In a memo accompanying the veto, Hochul echoed a criticism put forward by landlord trade groups and lawyers, saying the bill could impose unfair consequences for their past actions and hit property owners with “significant rent reductions.”
But Ellen Davidson of the Legal Aid Society, who consulted on both bills, called the veto a “huge loss,” particularly for tenants who identify one suspicious increase in their rent history but don’t see enough in the record to allege a pattern of fraudulent misconduct.
“One would think for a governor who cares about law and order, that would be something of interest to her,” Davidson said. “But unfortunately when it comes to landlord misbehavior she seems to be quite accepting of them being able to keep their ill gotten gains.”
The governor has also negotiated amendments to the bill Kavanagh shares with Rosenthal, which must be introduced and voted on by the Legislature, leaving both proponents and detractors feeling somewhat uneasy.
“Everything is always in the details and the language,” said Sherwin Belkin, a partner with Belkin Burden Goldman LLP, who represents landlords. “Until we see the actual final chapter amendments to the bill, it’s hard to know what the changes are.”
Reached by phone Tuesday, Rosenthal said the amendments will be technical and pertain to the definition of landlord fraud, but did not provide specifics.
“I’m happy the governor signed it,” she said, of her bill. “Of course, you always want the governor to sign exactly how it was passed, but oftentimes it’s a choice between coming together for a compromise or getting a veto. I’m not saying this was at that stage, but there were robust discussions around all aspects of this bill.”
Alleging fraud can allow tenants to explore further into their historical rent history for potential illegal overcharges—beyond the initial four year grace period that the Dinowitz bill sought to expand.
As it stands, Rosenthal’s bill rolls back a precedent applied in a state court case called Burrows: that tenants can’t allege fraud if they have access to their state rent records, because they could have analyzed them and challenged suspicious increases sooner.
“We’re hoping that at the very least Burrows decision gets undone,” said Sue Susman, head of the Central Park Gardens Tenants’ Association. “Tenants can’t do due diligence the way a business could do due diligence. Tenants don’t have that kind of leeway or time.”
Jay Martin, executive director of the Community Housing Improvement Program, a landlord trade group, has been a vocal critic of both bills.
Hochul’s decision to veto one and pass the other is confusing, he said Tuesday, given the similarities between the two. For example, both put the onus on landlords to demonstrate their rents are legitimate—sometimes without certain documents that may have been destroyed under prior law, even by a previous owner.
“The Legislature, being very smart politically, passed two bills with virtually the same language to give themselves two bites at the apple here,” Martin said.
Already, he added, he’s urging his members to start reviewing their records, in anticipation of tenant lawsuits: “Go back as far as you possibly can to confirm rent histories…. If you can’t, flag it to your attorneys.”

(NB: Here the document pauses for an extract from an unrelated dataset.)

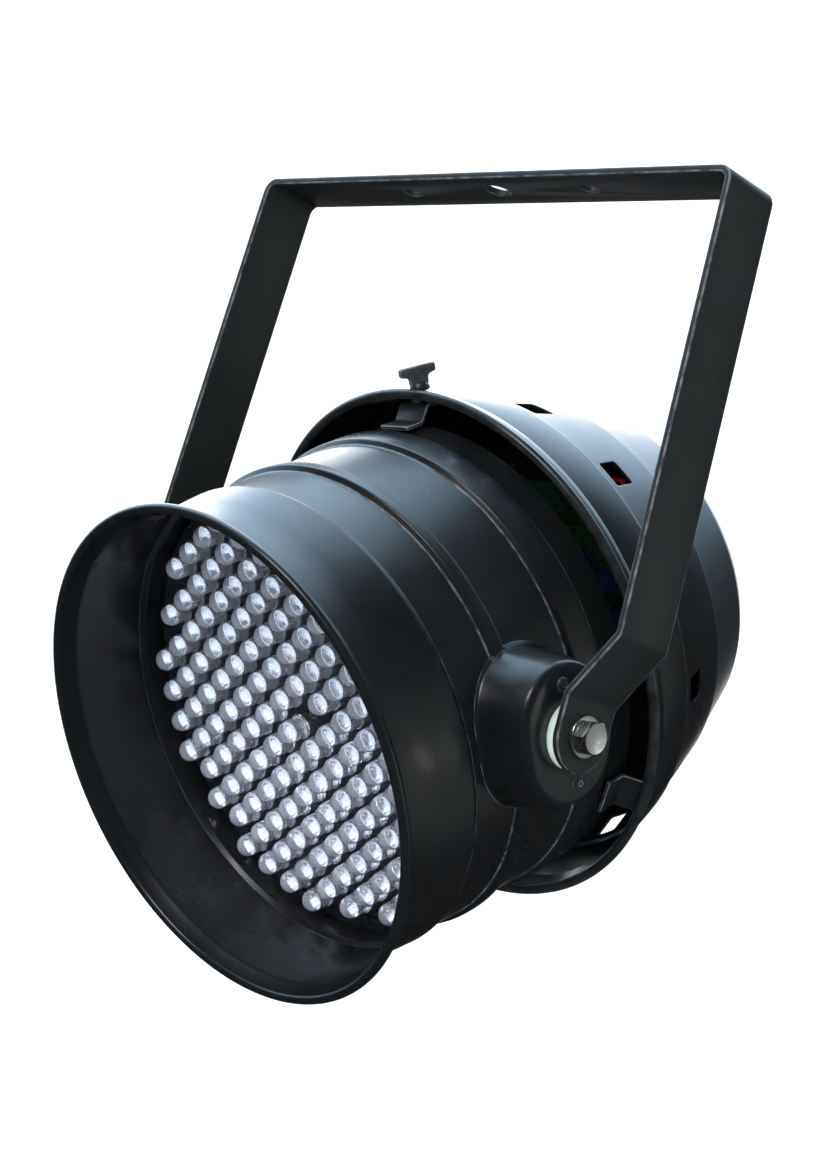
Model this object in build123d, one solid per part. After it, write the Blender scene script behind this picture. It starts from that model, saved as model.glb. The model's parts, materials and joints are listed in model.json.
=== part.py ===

Kavanagh also downplayed differences between the bills. A spokesperson for the senator told City Limits that the Rosenthal bill achieved the “core goal” of clarifying the law around rent overcharge cases, and that the veto of Dinowitz’s bill “doesn’t take away from our success working together to achieve that objective.”
But Dinowitz said he was surprised and deeply disappointed by the governor’s veto, which he said will “cost an indeterminate number of tenants large sums of money.”
While he had urged Hochul to sign the bill, he said, there were no collaborative conversations with her team.
“I hope we can do something in this coming session to address the issue,” he told City Limits. “No one should be able to profit from their own fraud, or even their own mistake, either way. And that’s what the veto allows, as far as I see it.”